Diego Ulissi (UAE Team Emirates) won the reduced sprint atop the short climb to Agrigento to take stage 2 of the Giro d’Italia on Sunday. The Italian rider accelerated first to distance Peter Sagan (Bora-Hansgrohe) and Mikkel Honoré (Deceuninck-Quick-Step), taking the seventh Giro stage victory of his career. “I am really happy to get my seventh career victory at the Giro,” Ulissi said after the stage. “It is a great personal satisfaction, but also for the team: we got off to a great start in this Corsa Rosa, putting into practice what we planned in the team meeting.” All the key GC contenders finished shortly behind the lead sprint, with Filippo Ganna (Ineos Grenadiers) retaining the pink jersey and no movent among the favorites.
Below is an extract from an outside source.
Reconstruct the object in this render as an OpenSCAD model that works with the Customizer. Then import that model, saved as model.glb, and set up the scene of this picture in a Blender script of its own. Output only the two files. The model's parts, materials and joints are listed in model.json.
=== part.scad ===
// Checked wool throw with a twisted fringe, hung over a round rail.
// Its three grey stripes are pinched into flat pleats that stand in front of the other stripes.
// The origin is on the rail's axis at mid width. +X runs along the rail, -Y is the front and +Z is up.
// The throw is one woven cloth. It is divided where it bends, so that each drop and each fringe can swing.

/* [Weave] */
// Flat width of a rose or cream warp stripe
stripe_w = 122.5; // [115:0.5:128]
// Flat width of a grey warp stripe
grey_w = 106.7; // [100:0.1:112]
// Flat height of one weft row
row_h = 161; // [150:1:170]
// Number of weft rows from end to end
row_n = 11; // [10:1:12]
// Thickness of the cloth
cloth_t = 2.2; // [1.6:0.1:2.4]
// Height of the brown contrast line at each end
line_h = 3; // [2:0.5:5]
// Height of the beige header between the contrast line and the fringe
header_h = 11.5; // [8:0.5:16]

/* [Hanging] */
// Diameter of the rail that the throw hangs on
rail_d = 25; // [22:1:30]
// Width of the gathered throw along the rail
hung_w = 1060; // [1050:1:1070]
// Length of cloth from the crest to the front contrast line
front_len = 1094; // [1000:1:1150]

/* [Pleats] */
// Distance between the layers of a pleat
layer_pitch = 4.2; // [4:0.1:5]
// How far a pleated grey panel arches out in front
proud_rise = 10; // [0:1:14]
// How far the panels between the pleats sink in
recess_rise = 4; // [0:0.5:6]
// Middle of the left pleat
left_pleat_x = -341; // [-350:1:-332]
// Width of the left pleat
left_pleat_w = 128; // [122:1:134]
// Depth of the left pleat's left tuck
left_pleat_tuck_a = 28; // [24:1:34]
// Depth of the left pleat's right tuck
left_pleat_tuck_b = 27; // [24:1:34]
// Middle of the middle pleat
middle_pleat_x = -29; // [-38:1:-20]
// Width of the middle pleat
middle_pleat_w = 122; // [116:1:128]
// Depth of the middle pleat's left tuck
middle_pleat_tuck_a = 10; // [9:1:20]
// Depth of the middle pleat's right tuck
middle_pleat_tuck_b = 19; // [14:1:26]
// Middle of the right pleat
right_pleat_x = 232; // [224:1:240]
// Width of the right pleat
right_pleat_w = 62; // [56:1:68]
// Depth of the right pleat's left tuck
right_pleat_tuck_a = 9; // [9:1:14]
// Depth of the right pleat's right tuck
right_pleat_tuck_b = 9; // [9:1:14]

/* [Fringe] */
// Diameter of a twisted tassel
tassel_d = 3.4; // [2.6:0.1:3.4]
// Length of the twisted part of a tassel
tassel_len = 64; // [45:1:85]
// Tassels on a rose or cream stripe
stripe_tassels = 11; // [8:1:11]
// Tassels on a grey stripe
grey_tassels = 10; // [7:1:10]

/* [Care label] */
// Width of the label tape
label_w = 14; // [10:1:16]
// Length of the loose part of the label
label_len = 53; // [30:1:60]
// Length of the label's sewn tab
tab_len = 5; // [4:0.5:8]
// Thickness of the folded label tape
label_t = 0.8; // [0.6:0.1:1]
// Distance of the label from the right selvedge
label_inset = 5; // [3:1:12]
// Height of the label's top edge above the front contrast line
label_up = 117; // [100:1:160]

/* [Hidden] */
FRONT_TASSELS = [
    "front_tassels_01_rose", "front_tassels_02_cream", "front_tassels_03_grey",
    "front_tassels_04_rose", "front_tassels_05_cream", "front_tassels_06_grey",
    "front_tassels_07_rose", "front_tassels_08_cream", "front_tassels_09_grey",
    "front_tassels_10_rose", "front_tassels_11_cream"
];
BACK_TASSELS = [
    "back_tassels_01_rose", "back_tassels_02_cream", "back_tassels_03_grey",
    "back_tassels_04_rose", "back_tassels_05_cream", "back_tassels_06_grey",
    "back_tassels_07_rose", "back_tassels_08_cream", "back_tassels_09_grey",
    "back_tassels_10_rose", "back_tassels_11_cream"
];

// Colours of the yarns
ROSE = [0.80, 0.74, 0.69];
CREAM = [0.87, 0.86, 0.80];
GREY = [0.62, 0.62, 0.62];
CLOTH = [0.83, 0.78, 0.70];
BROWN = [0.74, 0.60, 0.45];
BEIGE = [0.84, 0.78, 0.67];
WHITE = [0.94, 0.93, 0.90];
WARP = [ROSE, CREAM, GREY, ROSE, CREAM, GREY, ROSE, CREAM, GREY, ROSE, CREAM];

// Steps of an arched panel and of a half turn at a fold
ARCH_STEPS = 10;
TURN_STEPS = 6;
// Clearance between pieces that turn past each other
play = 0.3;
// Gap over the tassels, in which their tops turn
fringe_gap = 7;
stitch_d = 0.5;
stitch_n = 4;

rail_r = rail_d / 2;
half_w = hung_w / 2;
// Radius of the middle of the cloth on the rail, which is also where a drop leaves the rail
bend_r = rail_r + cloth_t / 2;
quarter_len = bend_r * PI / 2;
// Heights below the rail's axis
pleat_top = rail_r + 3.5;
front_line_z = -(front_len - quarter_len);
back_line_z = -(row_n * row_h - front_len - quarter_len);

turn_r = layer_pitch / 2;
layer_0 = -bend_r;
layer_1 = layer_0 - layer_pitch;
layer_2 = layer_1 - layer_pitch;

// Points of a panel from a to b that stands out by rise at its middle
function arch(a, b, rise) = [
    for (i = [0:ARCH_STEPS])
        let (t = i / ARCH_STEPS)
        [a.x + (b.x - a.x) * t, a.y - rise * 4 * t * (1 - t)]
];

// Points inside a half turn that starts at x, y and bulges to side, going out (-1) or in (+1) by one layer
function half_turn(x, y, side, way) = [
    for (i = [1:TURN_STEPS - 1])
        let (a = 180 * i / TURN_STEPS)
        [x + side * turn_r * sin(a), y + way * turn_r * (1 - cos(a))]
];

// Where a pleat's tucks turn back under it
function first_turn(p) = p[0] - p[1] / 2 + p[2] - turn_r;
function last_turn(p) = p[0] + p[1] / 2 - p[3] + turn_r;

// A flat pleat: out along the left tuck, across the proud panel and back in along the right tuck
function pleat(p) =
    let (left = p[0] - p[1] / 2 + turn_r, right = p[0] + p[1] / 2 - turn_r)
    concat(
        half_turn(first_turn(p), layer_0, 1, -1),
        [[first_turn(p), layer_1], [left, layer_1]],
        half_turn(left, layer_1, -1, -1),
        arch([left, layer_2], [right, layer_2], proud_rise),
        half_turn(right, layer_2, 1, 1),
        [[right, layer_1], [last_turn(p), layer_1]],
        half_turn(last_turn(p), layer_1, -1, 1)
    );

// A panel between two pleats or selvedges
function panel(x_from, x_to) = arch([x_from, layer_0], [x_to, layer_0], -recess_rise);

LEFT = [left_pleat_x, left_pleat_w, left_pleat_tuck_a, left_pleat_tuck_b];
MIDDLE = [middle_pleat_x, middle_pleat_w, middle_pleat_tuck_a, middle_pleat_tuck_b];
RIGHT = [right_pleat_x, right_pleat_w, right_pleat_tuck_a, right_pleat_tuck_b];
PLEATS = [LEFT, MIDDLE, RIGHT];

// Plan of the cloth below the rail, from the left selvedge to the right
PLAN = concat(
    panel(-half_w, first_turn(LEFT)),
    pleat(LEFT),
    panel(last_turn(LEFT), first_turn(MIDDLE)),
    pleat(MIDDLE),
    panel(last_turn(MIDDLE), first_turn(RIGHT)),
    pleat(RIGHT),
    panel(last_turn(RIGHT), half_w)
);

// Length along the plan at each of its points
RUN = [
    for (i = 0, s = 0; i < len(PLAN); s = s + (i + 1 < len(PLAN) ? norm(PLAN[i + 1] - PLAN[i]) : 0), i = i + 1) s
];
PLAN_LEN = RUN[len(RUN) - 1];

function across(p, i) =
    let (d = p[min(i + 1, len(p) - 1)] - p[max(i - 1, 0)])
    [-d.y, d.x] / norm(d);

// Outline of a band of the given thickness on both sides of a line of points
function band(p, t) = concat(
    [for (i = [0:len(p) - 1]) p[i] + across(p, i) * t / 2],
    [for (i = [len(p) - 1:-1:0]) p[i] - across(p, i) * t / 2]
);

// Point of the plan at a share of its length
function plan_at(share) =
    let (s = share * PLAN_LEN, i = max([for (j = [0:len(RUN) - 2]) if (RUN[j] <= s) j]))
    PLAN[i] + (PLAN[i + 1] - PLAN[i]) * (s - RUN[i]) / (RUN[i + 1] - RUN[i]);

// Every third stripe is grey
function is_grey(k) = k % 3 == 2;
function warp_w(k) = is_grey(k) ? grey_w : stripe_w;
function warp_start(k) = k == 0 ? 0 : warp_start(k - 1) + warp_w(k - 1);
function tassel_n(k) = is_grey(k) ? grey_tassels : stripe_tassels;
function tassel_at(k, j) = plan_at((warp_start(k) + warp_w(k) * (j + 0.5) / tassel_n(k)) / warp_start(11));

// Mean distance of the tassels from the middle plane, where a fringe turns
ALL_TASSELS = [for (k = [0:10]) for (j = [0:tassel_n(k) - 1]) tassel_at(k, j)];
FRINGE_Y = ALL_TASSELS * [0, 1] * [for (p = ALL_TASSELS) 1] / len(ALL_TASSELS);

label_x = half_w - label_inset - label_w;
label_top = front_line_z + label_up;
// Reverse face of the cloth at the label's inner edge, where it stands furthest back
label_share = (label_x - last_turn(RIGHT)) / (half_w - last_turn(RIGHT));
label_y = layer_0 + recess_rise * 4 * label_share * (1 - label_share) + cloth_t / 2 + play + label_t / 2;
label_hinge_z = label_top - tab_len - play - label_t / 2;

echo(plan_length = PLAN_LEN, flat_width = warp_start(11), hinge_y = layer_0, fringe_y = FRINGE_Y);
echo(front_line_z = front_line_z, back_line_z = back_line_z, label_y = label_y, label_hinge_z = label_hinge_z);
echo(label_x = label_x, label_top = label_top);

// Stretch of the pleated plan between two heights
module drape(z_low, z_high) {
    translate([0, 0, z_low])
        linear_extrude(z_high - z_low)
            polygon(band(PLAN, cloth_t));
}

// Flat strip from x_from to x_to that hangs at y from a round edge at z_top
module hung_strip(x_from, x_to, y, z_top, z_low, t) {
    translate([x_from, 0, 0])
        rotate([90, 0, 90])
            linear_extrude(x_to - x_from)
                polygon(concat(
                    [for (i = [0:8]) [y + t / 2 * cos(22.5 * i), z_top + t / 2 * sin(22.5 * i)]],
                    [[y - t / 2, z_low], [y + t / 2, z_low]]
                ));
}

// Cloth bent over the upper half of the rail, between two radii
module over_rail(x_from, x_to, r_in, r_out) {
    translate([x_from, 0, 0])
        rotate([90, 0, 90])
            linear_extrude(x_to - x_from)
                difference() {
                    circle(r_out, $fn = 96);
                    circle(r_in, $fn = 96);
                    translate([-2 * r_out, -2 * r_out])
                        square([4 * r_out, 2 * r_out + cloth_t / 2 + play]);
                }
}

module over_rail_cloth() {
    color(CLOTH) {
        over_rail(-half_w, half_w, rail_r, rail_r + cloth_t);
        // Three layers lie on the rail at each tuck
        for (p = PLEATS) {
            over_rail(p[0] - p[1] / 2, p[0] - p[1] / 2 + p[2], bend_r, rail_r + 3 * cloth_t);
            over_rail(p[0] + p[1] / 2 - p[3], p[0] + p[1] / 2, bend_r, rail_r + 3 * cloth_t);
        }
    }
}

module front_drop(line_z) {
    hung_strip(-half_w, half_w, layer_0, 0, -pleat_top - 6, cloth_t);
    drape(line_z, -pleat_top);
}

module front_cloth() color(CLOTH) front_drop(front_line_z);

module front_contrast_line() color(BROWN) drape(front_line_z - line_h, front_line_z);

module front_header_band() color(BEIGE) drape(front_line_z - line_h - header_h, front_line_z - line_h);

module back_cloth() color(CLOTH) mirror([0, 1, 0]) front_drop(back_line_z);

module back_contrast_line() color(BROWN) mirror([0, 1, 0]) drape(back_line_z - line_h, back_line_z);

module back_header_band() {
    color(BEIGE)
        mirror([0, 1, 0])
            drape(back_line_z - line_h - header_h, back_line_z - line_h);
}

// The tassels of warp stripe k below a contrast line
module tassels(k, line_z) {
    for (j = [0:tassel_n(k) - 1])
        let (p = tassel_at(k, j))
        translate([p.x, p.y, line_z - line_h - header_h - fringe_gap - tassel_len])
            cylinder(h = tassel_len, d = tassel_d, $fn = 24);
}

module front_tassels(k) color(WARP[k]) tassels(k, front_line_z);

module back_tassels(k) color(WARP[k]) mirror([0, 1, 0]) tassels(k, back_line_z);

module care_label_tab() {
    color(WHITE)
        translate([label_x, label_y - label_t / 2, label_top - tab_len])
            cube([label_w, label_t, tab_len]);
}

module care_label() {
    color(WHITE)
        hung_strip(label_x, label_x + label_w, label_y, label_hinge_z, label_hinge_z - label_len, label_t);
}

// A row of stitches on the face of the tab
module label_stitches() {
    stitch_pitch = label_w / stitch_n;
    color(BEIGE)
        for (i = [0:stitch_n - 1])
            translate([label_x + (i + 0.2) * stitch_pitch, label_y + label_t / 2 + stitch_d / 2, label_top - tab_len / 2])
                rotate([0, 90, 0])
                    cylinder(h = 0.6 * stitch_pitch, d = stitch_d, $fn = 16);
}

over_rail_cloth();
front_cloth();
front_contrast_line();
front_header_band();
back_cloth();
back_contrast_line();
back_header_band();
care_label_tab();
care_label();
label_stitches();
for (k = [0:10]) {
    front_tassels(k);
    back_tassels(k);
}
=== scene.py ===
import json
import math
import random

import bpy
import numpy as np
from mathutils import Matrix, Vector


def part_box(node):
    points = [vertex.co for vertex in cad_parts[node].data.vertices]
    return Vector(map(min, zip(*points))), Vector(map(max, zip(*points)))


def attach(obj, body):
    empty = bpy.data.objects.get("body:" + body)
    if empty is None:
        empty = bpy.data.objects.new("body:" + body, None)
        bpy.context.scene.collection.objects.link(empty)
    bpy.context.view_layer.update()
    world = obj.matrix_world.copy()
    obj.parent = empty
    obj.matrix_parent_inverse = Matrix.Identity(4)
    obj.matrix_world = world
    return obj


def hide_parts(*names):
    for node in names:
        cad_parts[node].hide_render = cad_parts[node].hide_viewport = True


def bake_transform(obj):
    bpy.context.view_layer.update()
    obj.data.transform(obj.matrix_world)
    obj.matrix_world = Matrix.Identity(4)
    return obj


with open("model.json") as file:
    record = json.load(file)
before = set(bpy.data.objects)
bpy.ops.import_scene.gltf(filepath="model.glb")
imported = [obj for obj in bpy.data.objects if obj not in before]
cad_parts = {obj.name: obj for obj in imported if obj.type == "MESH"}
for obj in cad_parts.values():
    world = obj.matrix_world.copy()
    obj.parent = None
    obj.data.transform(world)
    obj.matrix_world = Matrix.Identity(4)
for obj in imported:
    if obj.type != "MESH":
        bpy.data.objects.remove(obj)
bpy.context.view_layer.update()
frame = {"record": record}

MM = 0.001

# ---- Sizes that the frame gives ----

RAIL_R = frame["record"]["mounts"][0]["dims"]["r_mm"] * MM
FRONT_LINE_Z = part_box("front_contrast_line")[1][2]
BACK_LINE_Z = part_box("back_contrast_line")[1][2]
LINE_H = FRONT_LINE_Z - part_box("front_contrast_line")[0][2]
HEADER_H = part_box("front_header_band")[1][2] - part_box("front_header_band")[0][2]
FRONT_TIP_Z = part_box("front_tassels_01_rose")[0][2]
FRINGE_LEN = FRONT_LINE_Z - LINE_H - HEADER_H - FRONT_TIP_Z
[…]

However, after seeing Miguel Angel Lopez crash and abandon stage 1 Saturday, there was further bad news for Astana and Jakob Fuglsang after key wingman Aleksandr Vlasov abandoned the stage with illness.
How it Unfolded
The 149km stage along the coast of Sicily to Agrigento finished on a grinding 3.7km climb averaging at around 5 percent gradient. A break of five went clear early on, with Thomas de Gendt (Lotto-Soudal) active in scooping mountain points wherever possible. The peloton seemed relaxed in letting the break go, and the group forged a comfortable gap as Ineos Grenadiers controlled the bunch through the first half of the race, protecting Ganna and Thomas. UAE-Team Emirates and Sunweb added to the impetus as the race came toward its final hours as they looked to set up Ulissi and Michael Matthews respectively. With 20km to go, the break still held around one minute, but with the peloton all together behind them and the teams of puncheurs looking to set up the summit-top sprint, their chances were doomed. The break was finally caught in the final 10km as teams massed across the wide roads at the base of the climb. With 3km to the line and the gradient beginning to bite, the peloton stayed together, with Groupama-FDJ, Sunweb and Mitchelton-Scott massing at the front, with Thomas and a handful of Ineos riders close behind. UAE-Team Emirates lit it up the action with Valerio Conti putting in a big turn on 1300 meters to go, stringing out the bunch under the pace. Luca Wackermann (Vini-Zabu KTM) attacked from behind the UAE-Team Emirates train, with Honoré following. Ulissi went next as Sagan followed a few bike lengths back. The group of four all came together in the final 500m after Sagan ground his way across, dropping Matthews from his wheel. The quartet came to the lip of the climb together and Ulissi opened up a powerful move that none of his rivals were able to respond to, edging out a winning gap as the gradient eased in the final meters toward the line. “On the final climb, I asked Conti to up the pace, to tire out the sprinters,” Ulissi said. “Valerio was perfect and laid the foundations to allow me to play my cards in what was a difficult sprint, especially when Sagan came back.” All the GC contenders finished in the bunch five seconds behind the sprint, meaning there are no changes on the GC, with Ganna leading by 22 seconds, and Joao Almedia and Geraint Thomas second and third overall.